Coordinator Chris Winn says Tour de Fat's stop this year is all the same fun, but with a subtle difference. The vaudeville madness that was last year's traveling circus has become this year's carnival, which may be the circus' kissing cousin with one very obvious difference—an element of audience participation in the show.

"This thing is a bicycle revival," declares Winn. "We'll do a tongue-and-cheek performance during which we try to get people to pledge to drive less and ride more. There will be a booth to keep tabs on what the carbon offset will be if the attendees pledged bike miles instead of car miles."

And in one enormous act of salvation, one Boise driver will renounce his life of gas-guzzling travel for a life of personally powered pedal transportation by giving up the keys and title to his car on stage.

"He's someone who is already trying to be car-free," explains Winn. "And this is the nail in the coffin." New Belgium will, of course, supply the new convert with the necessary tools to be successful in this new transportation chapter of his life: a black steel touring bicycle custom made by a builder in Fort Collins and a B.O.B. bicycle trailer (courtesy of B.O.B. Trailers, the California stroller and bike trailer company that recently relocated its corporate headquarters to Boise).
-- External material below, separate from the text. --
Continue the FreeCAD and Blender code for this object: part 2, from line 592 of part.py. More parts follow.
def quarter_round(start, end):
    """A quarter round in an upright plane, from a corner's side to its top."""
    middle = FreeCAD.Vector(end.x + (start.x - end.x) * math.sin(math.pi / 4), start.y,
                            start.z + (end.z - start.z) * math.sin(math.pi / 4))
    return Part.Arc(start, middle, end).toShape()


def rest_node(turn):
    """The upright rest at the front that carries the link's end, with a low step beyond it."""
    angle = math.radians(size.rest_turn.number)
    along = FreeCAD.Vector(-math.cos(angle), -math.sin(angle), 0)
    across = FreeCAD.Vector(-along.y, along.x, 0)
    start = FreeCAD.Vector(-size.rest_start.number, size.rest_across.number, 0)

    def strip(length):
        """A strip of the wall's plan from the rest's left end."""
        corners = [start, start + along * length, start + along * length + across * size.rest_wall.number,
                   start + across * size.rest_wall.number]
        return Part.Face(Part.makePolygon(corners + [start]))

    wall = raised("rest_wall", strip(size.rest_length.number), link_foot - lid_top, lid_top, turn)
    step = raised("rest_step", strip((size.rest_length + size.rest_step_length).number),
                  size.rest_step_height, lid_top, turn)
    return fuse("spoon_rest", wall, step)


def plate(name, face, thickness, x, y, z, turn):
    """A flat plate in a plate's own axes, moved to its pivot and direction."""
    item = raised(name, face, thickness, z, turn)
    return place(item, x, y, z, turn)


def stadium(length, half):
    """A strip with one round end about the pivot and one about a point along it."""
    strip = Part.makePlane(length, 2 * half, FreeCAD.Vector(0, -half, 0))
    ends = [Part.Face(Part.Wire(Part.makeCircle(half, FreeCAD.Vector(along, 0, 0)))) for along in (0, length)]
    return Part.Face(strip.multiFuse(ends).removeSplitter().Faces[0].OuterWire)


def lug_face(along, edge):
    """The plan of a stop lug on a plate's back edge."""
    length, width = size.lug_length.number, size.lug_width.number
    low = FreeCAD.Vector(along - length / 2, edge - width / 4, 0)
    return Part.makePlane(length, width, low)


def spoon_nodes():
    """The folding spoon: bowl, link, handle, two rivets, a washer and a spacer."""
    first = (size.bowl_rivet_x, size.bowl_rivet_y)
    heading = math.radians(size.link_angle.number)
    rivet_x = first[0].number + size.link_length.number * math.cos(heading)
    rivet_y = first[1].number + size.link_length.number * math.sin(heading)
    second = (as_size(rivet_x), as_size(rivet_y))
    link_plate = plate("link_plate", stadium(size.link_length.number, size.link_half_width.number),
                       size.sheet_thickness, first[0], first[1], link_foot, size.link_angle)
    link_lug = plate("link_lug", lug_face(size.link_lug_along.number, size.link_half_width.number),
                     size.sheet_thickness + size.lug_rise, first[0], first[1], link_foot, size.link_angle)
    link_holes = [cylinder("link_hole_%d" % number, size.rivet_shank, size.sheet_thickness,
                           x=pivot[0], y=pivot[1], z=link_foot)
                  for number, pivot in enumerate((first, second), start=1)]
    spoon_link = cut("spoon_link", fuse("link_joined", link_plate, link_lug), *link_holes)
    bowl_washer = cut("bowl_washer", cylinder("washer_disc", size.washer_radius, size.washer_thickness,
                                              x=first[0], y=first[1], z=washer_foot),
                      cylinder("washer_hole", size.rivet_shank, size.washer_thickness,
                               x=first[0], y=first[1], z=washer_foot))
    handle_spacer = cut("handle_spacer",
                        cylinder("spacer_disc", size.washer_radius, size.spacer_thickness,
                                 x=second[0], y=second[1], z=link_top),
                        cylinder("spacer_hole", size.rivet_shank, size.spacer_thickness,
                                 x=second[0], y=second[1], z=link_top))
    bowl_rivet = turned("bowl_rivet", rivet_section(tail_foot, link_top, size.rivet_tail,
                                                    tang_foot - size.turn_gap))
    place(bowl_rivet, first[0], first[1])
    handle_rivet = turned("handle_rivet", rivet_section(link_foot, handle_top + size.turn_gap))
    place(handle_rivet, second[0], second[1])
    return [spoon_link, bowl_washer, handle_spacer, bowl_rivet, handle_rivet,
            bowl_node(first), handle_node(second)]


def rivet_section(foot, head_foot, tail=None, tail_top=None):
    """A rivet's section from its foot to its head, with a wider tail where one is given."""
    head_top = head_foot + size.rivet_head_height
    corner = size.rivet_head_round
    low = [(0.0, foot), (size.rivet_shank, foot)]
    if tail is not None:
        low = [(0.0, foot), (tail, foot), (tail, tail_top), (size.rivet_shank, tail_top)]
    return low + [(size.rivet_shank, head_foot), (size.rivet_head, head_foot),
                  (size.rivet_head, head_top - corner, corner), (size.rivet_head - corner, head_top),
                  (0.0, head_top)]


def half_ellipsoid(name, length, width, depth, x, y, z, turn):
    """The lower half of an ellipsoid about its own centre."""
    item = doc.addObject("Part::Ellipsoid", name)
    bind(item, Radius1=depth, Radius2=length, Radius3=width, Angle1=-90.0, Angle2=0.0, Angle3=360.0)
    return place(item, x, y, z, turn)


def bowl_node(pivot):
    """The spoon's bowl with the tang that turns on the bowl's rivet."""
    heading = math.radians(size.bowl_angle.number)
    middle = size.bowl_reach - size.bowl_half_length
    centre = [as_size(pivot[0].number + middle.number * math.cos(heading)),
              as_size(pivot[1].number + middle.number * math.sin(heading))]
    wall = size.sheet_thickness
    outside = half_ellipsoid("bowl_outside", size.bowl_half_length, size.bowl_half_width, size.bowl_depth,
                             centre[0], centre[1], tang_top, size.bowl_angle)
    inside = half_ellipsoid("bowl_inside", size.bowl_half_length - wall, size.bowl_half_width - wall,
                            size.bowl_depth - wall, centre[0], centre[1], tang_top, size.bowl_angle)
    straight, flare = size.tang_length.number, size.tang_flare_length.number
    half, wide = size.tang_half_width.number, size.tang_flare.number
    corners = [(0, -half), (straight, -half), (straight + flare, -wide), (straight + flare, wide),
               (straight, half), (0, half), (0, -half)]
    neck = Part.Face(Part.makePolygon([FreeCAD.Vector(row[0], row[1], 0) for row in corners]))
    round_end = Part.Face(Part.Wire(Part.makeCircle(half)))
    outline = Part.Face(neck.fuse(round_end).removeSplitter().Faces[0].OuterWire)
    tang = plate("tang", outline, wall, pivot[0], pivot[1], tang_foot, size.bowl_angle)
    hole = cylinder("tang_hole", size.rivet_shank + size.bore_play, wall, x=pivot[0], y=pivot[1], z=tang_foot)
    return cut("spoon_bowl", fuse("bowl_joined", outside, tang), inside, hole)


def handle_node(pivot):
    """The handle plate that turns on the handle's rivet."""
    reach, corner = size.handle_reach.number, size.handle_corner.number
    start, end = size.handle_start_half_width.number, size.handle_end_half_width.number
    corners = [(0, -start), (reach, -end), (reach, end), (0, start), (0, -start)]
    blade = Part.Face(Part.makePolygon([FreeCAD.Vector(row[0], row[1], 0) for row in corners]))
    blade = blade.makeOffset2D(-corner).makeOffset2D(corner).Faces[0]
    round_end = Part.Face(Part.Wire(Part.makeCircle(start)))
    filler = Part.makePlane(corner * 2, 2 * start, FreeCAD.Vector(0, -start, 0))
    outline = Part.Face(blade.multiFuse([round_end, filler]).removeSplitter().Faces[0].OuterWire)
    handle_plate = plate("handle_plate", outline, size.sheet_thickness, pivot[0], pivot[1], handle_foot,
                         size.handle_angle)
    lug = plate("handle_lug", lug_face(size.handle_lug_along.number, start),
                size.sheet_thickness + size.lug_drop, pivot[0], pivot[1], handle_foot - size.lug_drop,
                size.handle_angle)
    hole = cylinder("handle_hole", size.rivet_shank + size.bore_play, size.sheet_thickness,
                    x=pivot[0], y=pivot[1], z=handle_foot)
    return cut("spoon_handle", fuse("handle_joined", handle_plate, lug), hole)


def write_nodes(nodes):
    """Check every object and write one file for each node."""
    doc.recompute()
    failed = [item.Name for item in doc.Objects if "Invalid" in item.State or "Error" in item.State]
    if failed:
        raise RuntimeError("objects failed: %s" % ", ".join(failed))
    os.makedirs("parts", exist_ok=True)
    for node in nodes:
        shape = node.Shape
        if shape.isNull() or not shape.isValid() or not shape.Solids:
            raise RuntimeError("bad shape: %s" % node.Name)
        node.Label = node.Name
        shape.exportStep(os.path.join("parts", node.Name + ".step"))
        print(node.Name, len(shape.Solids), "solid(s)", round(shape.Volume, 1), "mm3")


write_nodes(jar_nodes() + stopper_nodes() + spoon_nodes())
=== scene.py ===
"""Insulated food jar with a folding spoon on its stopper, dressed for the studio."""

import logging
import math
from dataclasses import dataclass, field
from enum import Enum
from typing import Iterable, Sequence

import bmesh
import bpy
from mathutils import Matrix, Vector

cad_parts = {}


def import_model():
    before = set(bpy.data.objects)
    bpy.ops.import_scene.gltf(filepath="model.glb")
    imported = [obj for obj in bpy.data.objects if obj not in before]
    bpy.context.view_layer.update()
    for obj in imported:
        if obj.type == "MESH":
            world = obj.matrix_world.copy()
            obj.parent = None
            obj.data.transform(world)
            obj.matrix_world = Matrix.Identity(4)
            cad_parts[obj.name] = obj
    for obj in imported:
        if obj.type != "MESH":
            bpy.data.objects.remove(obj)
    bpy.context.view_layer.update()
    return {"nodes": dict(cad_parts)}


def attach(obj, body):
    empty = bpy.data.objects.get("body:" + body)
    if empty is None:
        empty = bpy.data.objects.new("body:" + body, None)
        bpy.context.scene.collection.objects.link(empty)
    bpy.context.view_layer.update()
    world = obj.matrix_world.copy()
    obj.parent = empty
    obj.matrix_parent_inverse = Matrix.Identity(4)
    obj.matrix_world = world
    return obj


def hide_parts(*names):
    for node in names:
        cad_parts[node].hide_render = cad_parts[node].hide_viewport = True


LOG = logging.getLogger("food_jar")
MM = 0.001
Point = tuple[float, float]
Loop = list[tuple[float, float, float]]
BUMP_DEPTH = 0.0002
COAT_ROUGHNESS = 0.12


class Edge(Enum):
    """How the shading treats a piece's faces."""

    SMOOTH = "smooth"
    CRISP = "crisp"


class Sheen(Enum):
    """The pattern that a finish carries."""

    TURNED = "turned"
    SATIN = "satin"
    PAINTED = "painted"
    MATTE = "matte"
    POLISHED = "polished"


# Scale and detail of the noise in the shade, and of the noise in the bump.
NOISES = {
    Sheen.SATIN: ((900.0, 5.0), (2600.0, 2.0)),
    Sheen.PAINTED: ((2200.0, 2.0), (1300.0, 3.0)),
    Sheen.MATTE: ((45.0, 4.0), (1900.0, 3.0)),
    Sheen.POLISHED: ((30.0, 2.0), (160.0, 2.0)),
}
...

Aside from the automotive emancipation of one vehicular-dependent Tour de Fatter per city, the annual traveling festival will shoot for total fund-raising goals to reach the quarter-million-dollar mark this year. According to Winn, a total of $166,000 went to cycling organizations in last year's 11 participating cities, $12, 917 of which was donated to Boise's Southwest Idaho Mountain Biking Association and the Treasure Valley Cycling Alliance.

But why bicycles?

"Because a bike is an accessible environmental tool," says Winn. "It's a micro change that can have a macro effect."

The company is as rooted in environmentalism as it is in cycling (the bike on the Fat Tire label is not just for cool points, New Belgium was founded by avid cyclist Jeff Lebesch after a cycling trip through Belgium). For NB, making positive environmental contributions is as important as making beer. At the end of each Tour de Fat stop, Winn calculates the event's diversion rate, or the amount of recycled waste compared to the amount that ends up in the local landfill. While zero-waste status is the goal, Boise managed to recycled 79 percent of last year's Tour de Fat waste.
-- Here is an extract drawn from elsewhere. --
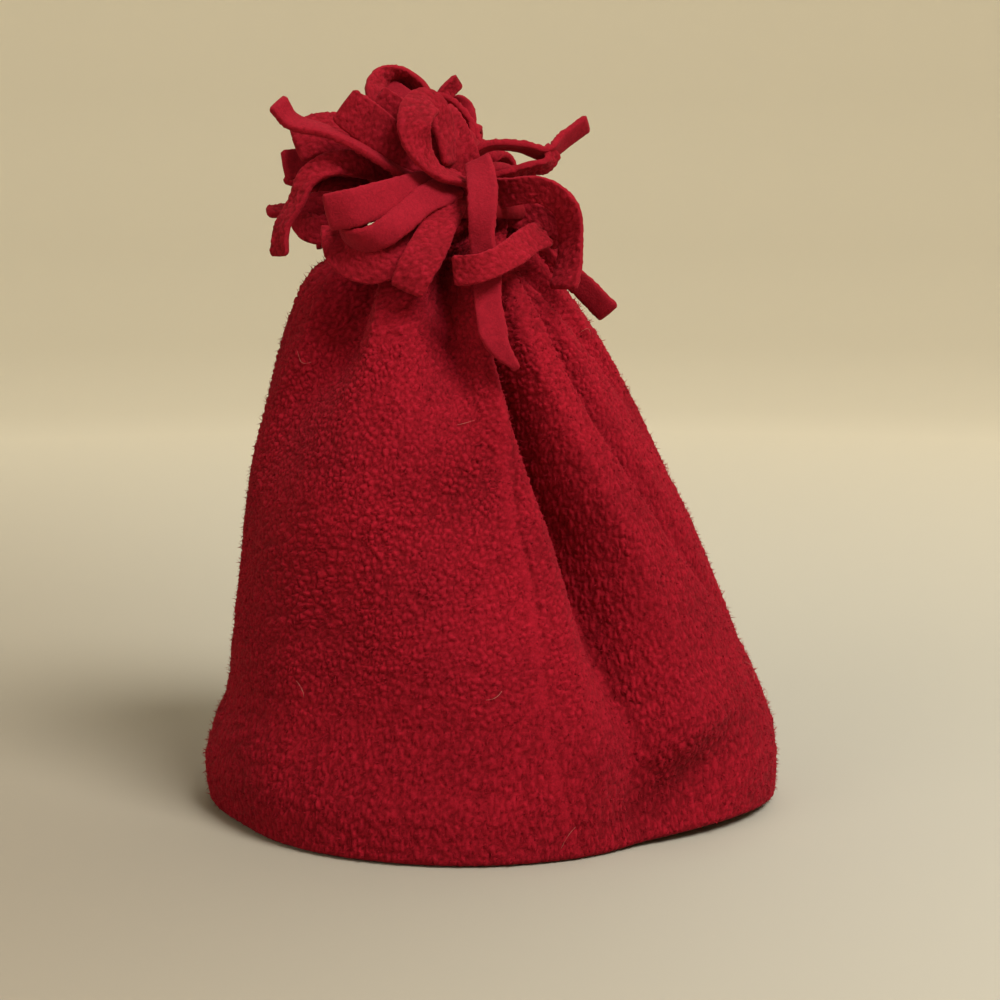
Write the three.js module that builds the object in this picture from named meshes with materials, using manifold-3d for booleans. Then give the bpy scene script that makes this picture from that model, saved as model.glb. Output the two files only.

It's a green philosophy that, for New Belgium, permeates the entire business. In 1998, NB was the first brewery to utilize wind energy, thanks to an employee-funded energy conversion. The brewery itself takes advantage of green building techniques, and whole-heartedly embraces the "reduce, reuse, recycle" rules in everything from turning spent grain into cattle feed to buying recycled products whenever possible.

And despite the heavy emphasis the festival places on nudging car owners into a more bike-friendly routine (because, as Winn likes to point out, "there's an instantaneous economic benefit to changing gears—pun very much intended"), Winn stresses that Tour de Fat is an inclusionary celebration.

"We're not against cars," he says. "We're just a festival for bikes. And not just one kind of bike, either. [Bikers] are already such a fractional part of society and then we further subdivide into mountain bikers and hipsters, and everyone wants to maintain their own cachet, but for this one event, we're all together." In a larger sense, says Winn, each one of the bike-centric towns on the tour is a flower, and Tour de Fat is the bee that hits them all, taking new things from town to town, giving from one community to the next, so that the bike—as beer has been throughout history—is a tie that binds.

Saturday, August 25, 11 a.m. FREE. Rose Garden at Julia Davis Park, And don't forget your costume.